# Best Saddle for MTB



## Steve L. Knievel (Oct 7, 2008)

Just got a new (used) bike last night....2008 Scott Genius 30. First impressions were, "This is a saddle from hell". 

I understand the desire to design ergonomic saddles, but do they have to cause you to curse the creator with every pebble you roll over? Geez! 

Any recommendations for something in the 50-100 USD range? Will consider paying more for the right saddle. 

Something that combines durability, mobility, and comfort. I'm just under 6 feet, about 215-220 pounds, and 51 years old. Want something for long rides, and trails.....I ride about 2 or 3 times a week, about 20-30 km at a time. 

Thanks for your input, everyone.


----------



## lamb (Sep 18, 2008)

Duct tape a brick to your seatpost and use that for a few months. Then, any saddle will feel much better! Seems like lots of people like the wtb silverado. My a$$ has never really minded any seat, so I dont have any experience with other than what comes factory on my bikes. usually specialized.


----------



## Rod (Oct 17, 2007)

Try the WTB rocket V. It's a very popular saddle where I ride. See if one of your friends has it on a bike and ride their bike.


----------



## theMeat (Jan 5, 2010)

Saddle's are a personal thing. Depends on your measurements, riding style, level of fitness. and how much cushion you have down there. If you haven't ridden much I'd say just rde and you will get more comfortable unless the saddle is a very wrong shape or size for you. A common mistake that alot of people make is to buy a squushy seat which will feel geat for the first few miles of each ride but quickly becomes worse than a not so squshy. I never really had saddle issues but Brooks has to be my all time favorite followed by sella italia yutaak. Many people seem to have and like wtb and they are reasonable priced. You could get your seatbones measured to have a better idea of what will fit you best. If your riding a hardtail you might wanna look into a thudbuster seatpost. I have 1 on 1 of mine and it really takes the edge off.


----------



## Steve L. Knievel (Oct 7, 2008)

Isn't the Rocket V more for XC? 

The back end looks like it's more for planting your butt for the long haul. I ride road to get me to the trails, so it's about a 50-50 road and mountain....but no racing. Just hauling ass, literally, for about 20-30 km at a time, climbs, descents, and flat outs. 

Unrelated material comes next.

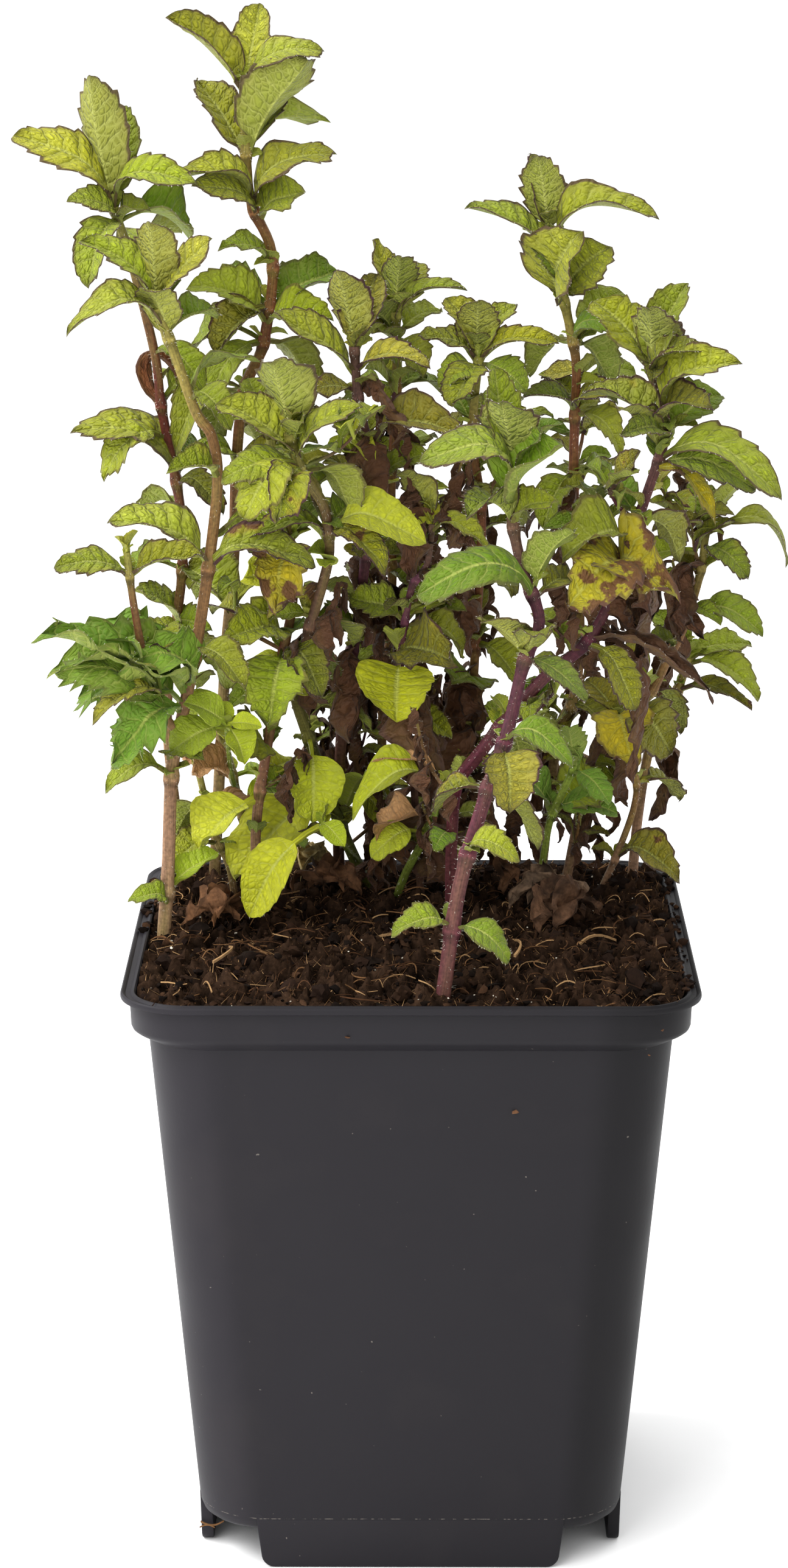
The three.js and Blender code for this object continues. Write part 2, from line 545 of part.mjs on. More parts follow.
/** The blades at the back of a shoot, drawn from a seeded stream: the lower, the flatter. */
function fillLeaves(shoot, seed) {
  const draw = drawsFrom(seed);
  const foot = shoot.route[0][2];
  const tip = shoot.route[shoot.route.length - 1][2];
  const leaves = [];
  for (let i = 0; i < shoot.fill; i += 1) {
    const below = (i + 0.3 + 0.4 * draw()) / shoot.fill * 0.72 * (tip - foot);
    const heading = radians(90 + (draw() - 0.5) * 150);
    const rise = radians(Math.max(55 - 1.3 * below, -5) + (draw() - 0.5) * 24);
    const length = 11 + 5 * draw() + (below < 35 ? 4 : 0);
    const level = length * Math.cos(rise);
    leaves.push([
      tip - below, level * Math.cos(heading), level * Math.sin(heading), length * Math.sin(rise),
      0.12 + 0.2 * draw(), 0.42 + 0.16 * draw(), FACING_BACK,
    ]);
  }
  return leaves;
}

/** The blade's own axes and size after it gives way by a turn, a rise and a share of its size. */
function bladePose([, x, y, z, arch, plump, facing = FACING_FRONT], turn, rise, size) {
  const reach = Math.hypot(x, y, z);
  const length = (reach + YOUNG_GROWTH * Math.max(0, FULL_LENGTH - reach)) * size;
  const heading = Math.atan2(y, x) + radians(turn);
  const climb = Math.min(Math.atan2(z, Math.hypot(x, y)) + radians(rise), STEEPEST_CLIMB);
  const along = new THREE.Vector3(
    Math.cos(climb) * Math.cos(heading),
    Math.cos(climb) * Math.sin(heading),
    Math.sin(climb),
  );
  const level = new THREE.Vector3(-Math.sin(heading), Math.cos(heading), 0);
  const upper = along.clone().cross(level);
  upper.y -= facing;
  upper.addScaledVector(along, -upper.dot(along)).normalize();
  const across = upper.clone().cross(along);
  return { length, along, across, upper, arch: arch * length, half: BREADTH * plump * length / 2 };
}

/** A point of a blade: its share of the length, its side, its share of the half width, its lift. */
function bladePoint(base, pose, share, side, width, lift) {
  const half = side === 0 ? 0 : Math.max(pose.half * width, STALK_HALF_WIDTH);
  const fold = width * FOLD * half;
  return base.clone()
    .addScaledVector(pose.along, pose.length * share)
    .addScaledVector(pose.upper, pose.arch * 4 * share * (1 - share) + fold + lift)
    .addScaledVector(pose.across, side * half);
}

/** A closed thin blade: thick along its midrib, sharp at its toothed edge, alike on both faces. */
function makeBlade(base, pose) {
  const points = [];
  const at = (share, side, width, lift) => {
    points.push(bladePoint(base, pose, share, side, width, lift));
    return points.length - 1;
  };
  const edges = [1, -1].map((side) => EDGE.map(([share, width]) => at(share, side, width, 0)));
  const tip = at(1, 0, 0, 0);
  const faces = [1, -1].map((face) => (
    RIB.map((share) => at(share, 0, 0, face * MIDRIB_THICKNESS / 2))
  ));
  const triangles = [];
  faces.forEach(([low, high], face) => {
    edges.forEach(([root, stalk, toothA, notchA, toothB, notchB], side) => {
      const flip = (face === 0) === (side === 0);
      [[root, stalk, low], [stalk, toothA, low], [toothA, notchA, low], [notchA, high, low],
        [notchA, toothB, high], [toothB, notchB, high], [notchB, tip, high],
      ].forEach(([a, b, c]) => triangles.push(flip ? [a, c, b] : [a, b, c]));
    });
    const [left, right] = [edges[0][0], edges[1][0]];
    triangles.push(face === 0 ? [left, right, low] : [left, low, right]);
  });
  return solidOf(geometryOf(points, triangles));
}

/** Whether two solids come closer than the clearance. */
function tooClose(solid, box, other) {
  const reach = CLEARANCE + 0.1;
  const apart = [0, 1, 2].some((axis) => (
    box.min[axis] > other.box.max[axis] + reach || box.max[axis] < other.box.min[axis] - reach
  ));
  return !apart && solid.minGap(other.solid, 1) < CLEARANCE;
}

/** Whether a solid comes too close to any of the placed pieces. */
function touches(solid, others) {
  const box = solid.boundingBox();
  return others.some((other) => tooClose(solid, box, other));
}

/** A blade of a shoot at the first turn, rise and size that clears all the other pieces. */
function growBlade(leaf, centres, others) {
  const base = pointAtHeight(centres, leaf[0]);
  for (const size of SIZES) {
    for (const rise of RISES) {
      for (const turn of TURNS) {
        const solid = makeBlade(base, bladePose(leaf, turn, rise, size));
        if (!touches(solid, others)) {
          return solid;
        }
      }
    }
  }
  return null;
}

/** One body from touching solids, with any hollow that they close in filled. */
function fuse(solids) {
  const shells = wasm.Manifold.union(solids).simplify(FUSED_DETAIL).decompose();
  return wasm.Manifold.union(shells.filter((shell) => shell.volume() > 0));
}

/** The soil: it fills the pot, domes a little, is clumped on top and has a hole for each stem. */
function makeSoil() {
  const draw = drawsFrom(CLUMP_SEED);
  const gap = CLEARANCE;
  const edge = BAND_HALF - WALL - gap - 0.5;
  const rings = [
    [BODY_FOOT_HALF - 4, CORNER_RADIUS - 1, FLOOR_HEIGHT + WALL + gap],
    [bodyHalf(FLOOR_HEIGHT + 3) - WALL - gap - 0.3, CORNER_RADIUS, FLOOR_HEIGHT + 4],
    [BODY_TOP_HALF - WALL - gap - 0.2, CORNER_RADIUS - WALL - gap, POT_HEIGHT - SHOULDER_DROP],
    [edge, CORNER_RADIUS - WALL - gap, POT_HEIGHT - 6.4],
  ].map(([half, radius, z]) => squareRing(half, radius, z, SOIL_CORNER_STEPS));
  [1, 0.9, 0.74, 0.56, 0.36, 0.14].forEach((share) => {
    const level = SOIL_LEVEL + SOIL_DOME * (1 - share * share);
    const loose = CLUMP_HEIGHT * (share === 1 ? 0.3 : 1);
    const corner = Math.max((CORNER_RADIUS - WALL - gap) * share, 1);
    const ring = squareRing(edge * share, corner, level, SOIL_CORNER_STEPS);
    rings.push(ring.map((point) => point.setZ(level + (draw() - 0.5) * loose)));
  });
  let soil = loftOf(rings);
  SHOOTS.filter((shoot) => !shoot.branch).forEach((shoot) => {
    soil = soil.subtract(makeStem(shoot, 2 * CLEARANCE + 0.2));
  });
  return soil;
}

/** A solid let down step by step until the next step would bring it too close to a piece. */
function letDown(solid, below) {
  let lowest = solid;
  for (let sunk = 0; sunk < DROP; sunk += DROP_STEP) {
    const lower = lowest.translate([0, 0, -DROP_STEP]);
    if (touches(lower, below)) {
      break;
    }
    lowest = lower;
  }
  return lowest;
}

/** A dry leaf on the soil, at the first turn from its heading where it lies clear of the stems. */
function makeDryLeaf({ name, at, heading, length, arch, plump }, below) {
  const start = new THREE.Vector3(at[0], at[1], SOIL_LEVEL + DROP);
  const reach = [length * Math.cos(radians(heading)), length * Math.sin(radians(heading)), 0.6];
  const ground = below.find((piece) => piece.name === 'soil');
  for (let turn = 0; turn < 360; turn += DRY_TURN_STEP) {
    const pose = bladePose([0, ...reach, arch, plump, 0], turn, 0, 1);
    const blade = letDown(makeBlade(start, pose), below);
    if (!touches(blade, below) && blade.minGap(ground.solid, 1) < CLEARANCE + DROP_STEP) {
      return blade;
    }
  }
  throw new Error(`no room on the soil for ${name}`);
}

/** A plain finish without metal. */
function finish(color, roughness) {
  return new THREE.MeshStandardMaterial({ color, roughness, metalness: 0 });
}

/** A placed piece: its name, its solid and its box. */
function pieceOf(name, solid) {
  return { name, solid, box: solid.boundingBox() };
}

const plant = new THREE.Group();
const pot = makePot();
const soil = makeSoil();
plant.add(meshOf('pot', pot, finish(0x3b3a3f, 0.5)));
plant.add(meshOf('soil', soil, finish(0x2a1e18, 0.95)));

const placed = [pieceOf('pot', pot), pieceOf('soil', soil)];
SHOOTS.forEach((shoot) => placed.push(pieceOf(shoot.name, makeStem(shoot))));

DRY_LEAVES.forEach((leaf) => {
  const solid = makeDryLeaf(leaf, placed);
  placed.push(pieceOf(leaf.name, solid));
  plant.add(meshOf(leaf.name, solid, finish(leaf.colour, 0.85)));
});

SHOOTS.forEach((shoot, index) => {
  const centres = centresOf(shoot);
  [...shoot.leaves, ...fillLeaves(shoot, index + 1)].forEach((leaf) => {
    const others = placed.filter((piece) => piece.name !== shoot.name);
    const blade = growBlade(leaf, centres, others);
    if (blade) {
      placed.push(pieceOf(shoot.name, blade));
    }
  });
});

[...new Set(SHOOTS.map((shoot) => shoot.name))].forEach((name) => {
  const solids = placed.filter((piece) => piece.name === name).map((piece) => piece.solid);
  plant.add(meshOf(name, fuse(solids), finish(0x7d9440, 0.7)));
});

export default plant;
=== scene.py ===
"""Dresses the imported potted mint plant: fine leaves, stems, soil and pot around the CAD frame.

Every size is in millimetres until a mesh is made. +Z is up, -Y is the front, and the origin lies
on the pot's axis at the surface it stands on.
"""

import logging
import math
from collections.abc import Callable, Iterable, Sequence
from dataclasses import dataclass, field
from enum import Enum
from functools import partial
from itertools import product

import bpy
import numpy as np
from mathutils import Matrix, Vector, noise

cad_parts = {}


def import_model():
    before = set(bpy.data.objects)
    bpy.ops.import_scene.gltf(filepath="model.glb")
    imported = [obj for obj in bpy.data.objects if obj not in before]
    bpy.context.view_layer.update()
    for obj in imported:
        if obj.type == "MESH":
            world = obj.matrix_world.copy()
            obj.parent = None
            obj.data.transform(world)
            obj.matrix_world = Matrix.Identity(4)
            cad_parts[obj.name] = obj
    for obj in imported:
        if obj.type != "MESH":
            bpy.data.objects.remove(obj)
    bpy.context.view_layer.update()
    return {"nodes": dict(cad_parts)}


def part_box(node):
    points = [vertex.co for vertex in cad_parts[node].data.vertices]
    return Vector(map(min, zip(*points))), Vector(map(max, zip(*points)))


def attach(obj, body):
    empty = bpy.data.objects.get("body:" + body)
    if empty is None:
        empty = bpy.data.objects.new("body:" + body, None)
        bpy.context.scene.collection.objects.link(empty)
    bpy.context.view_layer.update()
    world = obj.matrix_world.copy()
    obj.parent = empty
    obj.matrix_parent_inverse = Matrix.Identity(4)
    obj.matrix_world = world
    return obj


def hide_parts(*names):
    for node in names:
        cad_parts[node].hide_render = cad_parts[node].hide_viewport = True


LOG = logging.getLogger("potted_mint")
MM = 0.001
UP = np.array([0.0, 0.0, 1.0])
NOISE_SEED = 7
Add = Callable[..., bpy.types.NodeSocket]
Marks = np.ndarray | tuple[float, ...]


# Small shared tools


def linear(hex_colour: str) -> tuple[float, float, float, float]:
    """Turns an sRGB hex colour to linear light.

    Args:
        hex_colour: six hexadecimal digits after a hash sign.

    Returns:
        The linear red, green and blue, and an alpha of one.
    """
    channels = [int(hex_colour[i:i + 2], 16) / 255 for i in (1, 3, 5)]
    light = [c / 12.92 if c <= 0.04045 else ((c + 0.055) / 1.055) ** 2.4 for c in channels]
    return (*light, 1.0)


def rgb(hex_colour: str) -> np.ndarray:
    """Gives an sRGB hex colour as three linear numbers that can be reckoned with."""
    return np.array(linear(hex_colour)[:3])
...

My thinking is something that allows for easy mounts and dismounts, has a channel for the soft tissue (no wisecracks about my age....I have a coal-fired pulley system by the night table) and isn't either loaded with gel or made of concrete. 

I guess the usual suspects would be Selle, Terry, or WTB...


----------



## jj1075 (Oct 11, 2006)

Yup to what Rod said. If yer butt's gonna be particular about it's ride, you might as well start with something tried, true and cheap. Rocket V is a good saddle to try.

jj


----------



## heartland (Oct 1, 2009)

Steve L. Knievel said:


> I understand the desire to design ergonomic saddles, but do they have to cause you to curse the creator with every pebble you roll over? Geez!


I'll second the WTB suggestion. I've got a Laser V that's treated me well. Saddles are pretty personal, so you may need to try a few. A saddle that's too narrow is going to be a crack hatchet no matter how well it's designed or how much it cost.

Another thing to consider is riding technique: when riding over rocks and roots and whatnot, it's best to be out of the saddle so that your legs, not your keister, absorbe the impact of all the rough stuff you roll over.


----------



## Steve L. Knievel (Oct 7, 2008)

I'll check and see about selection on WTB. I live in Korea now, but I see a lot of Selle, WTB and Ritchey seats. 
I'm riding a dualie, a Scott Genius 30....or I will be. I still have the HT Trek but I'll move it asap, as I just got the Scott last night. The ride home was great, except I felt like I needed a butt transplant. Hurt like hell. 
Meat, is the Brooks made for MTB? Looks like a throwback....very retro.


----------



## Steve L. Knievel (Oct 7, 2008)

Any feedback on the Adamo Peak Saddle?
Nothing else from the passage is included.